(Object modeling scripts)
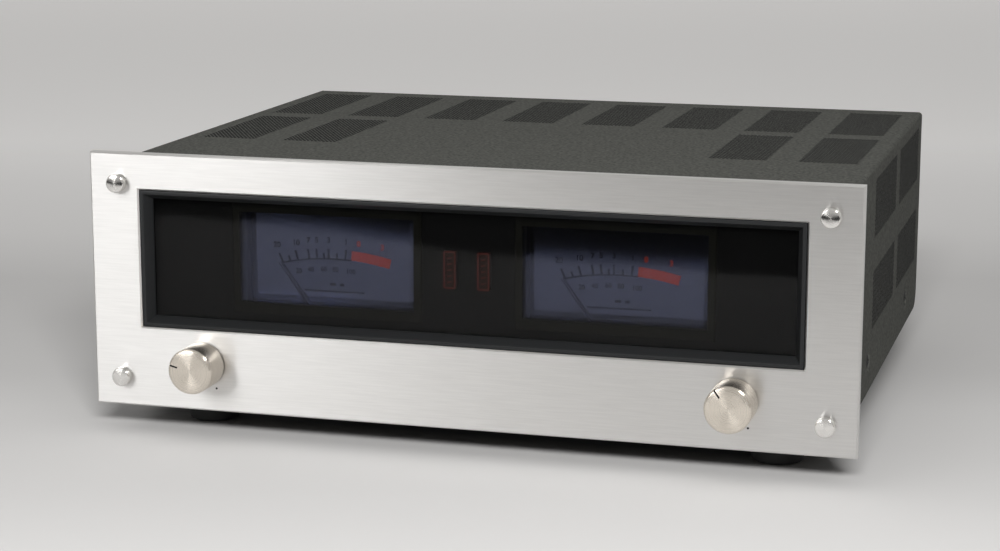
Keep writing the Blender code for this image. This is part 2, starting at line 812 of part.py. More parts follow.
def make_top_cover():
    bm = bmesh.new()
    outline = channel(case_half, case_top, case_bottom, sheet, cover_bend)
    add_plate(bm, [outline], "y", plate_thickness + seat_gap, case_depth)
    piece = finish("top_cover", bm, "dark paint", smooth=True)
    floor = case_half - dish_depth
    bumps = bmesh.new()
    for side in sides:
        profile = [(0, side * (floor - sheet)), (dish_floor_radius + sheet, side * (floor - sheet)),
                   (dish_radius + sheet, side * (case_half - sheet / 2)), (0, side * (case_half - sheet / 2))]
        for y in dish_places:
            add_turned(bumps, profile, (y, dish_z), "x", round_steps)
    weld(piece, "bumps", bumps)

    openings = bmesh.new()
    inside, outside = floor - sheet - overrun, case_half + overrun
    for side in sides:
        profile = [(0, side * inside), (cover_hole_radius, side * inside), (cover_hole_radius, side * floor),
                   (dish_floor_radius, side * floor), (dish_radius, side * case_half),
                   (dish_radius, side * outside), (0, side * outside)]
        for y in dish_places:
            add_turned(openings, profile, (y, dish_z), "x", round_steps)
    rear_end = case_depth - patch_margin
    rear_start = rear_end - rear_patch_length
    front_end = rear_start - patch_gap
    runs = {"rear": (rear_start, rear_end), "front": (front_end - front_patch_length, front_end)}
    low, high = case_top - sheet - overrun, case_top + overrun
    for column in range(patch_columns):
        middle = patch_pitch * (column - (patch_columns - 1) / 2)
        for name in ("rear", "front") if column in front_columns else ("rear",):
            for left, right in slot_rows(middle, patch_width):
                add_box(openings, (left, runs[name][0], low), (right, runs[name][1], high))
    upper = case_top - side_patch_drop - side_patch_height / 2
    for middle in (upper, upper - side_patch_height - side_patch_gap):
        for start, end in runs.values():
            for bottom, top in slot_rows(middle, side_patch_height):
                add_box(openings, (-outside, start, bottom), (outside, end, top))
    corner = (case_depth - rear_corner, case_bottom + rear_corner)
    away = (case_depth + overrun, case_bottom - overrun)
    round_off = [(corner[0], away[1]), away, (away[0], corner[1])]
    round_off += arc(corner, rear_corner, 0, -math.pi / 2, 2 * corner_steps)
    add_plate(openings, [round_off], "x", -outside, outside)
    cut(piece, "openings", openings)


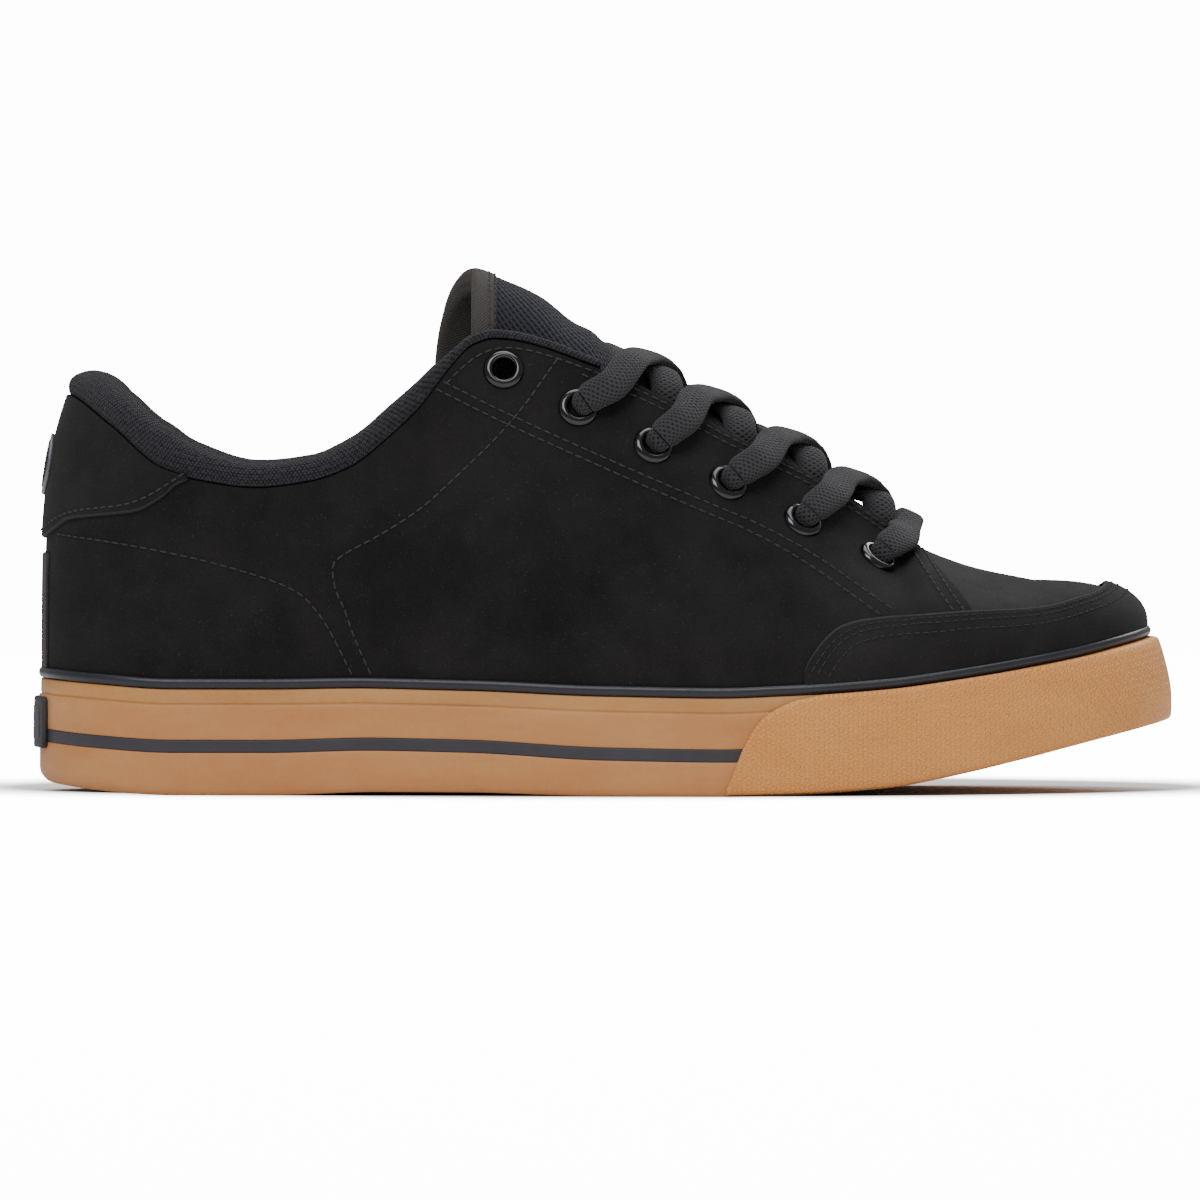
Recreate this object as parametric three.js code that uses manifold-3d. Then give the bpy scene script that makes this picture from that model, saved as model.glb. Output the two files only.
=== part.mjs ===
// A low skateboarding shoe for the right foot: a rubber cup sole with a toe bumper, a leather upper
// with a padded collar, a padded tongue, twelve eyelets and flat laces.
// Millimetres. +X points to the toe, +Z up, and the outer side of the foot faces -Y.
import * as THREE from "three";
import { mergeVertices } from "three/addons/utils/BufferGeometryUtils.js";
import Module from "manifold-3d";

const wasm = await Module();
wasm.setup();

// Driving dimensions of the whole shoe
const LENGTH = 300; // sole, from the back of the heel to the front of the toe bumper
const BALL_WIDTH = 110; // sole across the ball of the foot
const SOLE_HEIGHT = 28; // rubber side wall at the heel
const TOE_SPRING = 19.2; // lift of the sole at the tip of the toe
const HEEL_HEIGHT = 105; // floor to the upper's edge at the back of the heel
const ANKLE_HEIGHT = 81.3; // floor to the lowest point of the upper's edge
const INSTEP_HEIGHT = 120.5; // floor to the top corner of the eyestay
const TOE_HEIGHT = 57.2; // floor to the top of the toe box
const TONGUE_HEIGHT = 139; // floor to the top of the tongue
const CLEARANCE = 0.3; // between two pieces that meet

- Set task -
Your task is to retype the entries verbatim, starting with the line that holds "Recreate this object" and stopping after the line that holds "wasm.setup();".

- Solution to the exercise -
Recreate this object as parametric three.js code that uses manifold-3d. Then give the bpy scene script that makes this picture from that model, saved as model.glb. Output the two files only.
=== part.mjs ===
// A low skateboarding shoe for the right foot: a rubber cup sole with a toe bumper, a leather upper
// with a padded collar, a padded tongue, twelve eyelets and flat laces.
// Millimetres. +X points to the toe, +Z up, and the outer side of the foot faces -Y.
import * as THREE from "three";
import { mergeVertices } from "three/addons/utils/BufferGeometryUtils.js";
import Module from "manifold-3d";

const wasm = await Module();
wasm.setup();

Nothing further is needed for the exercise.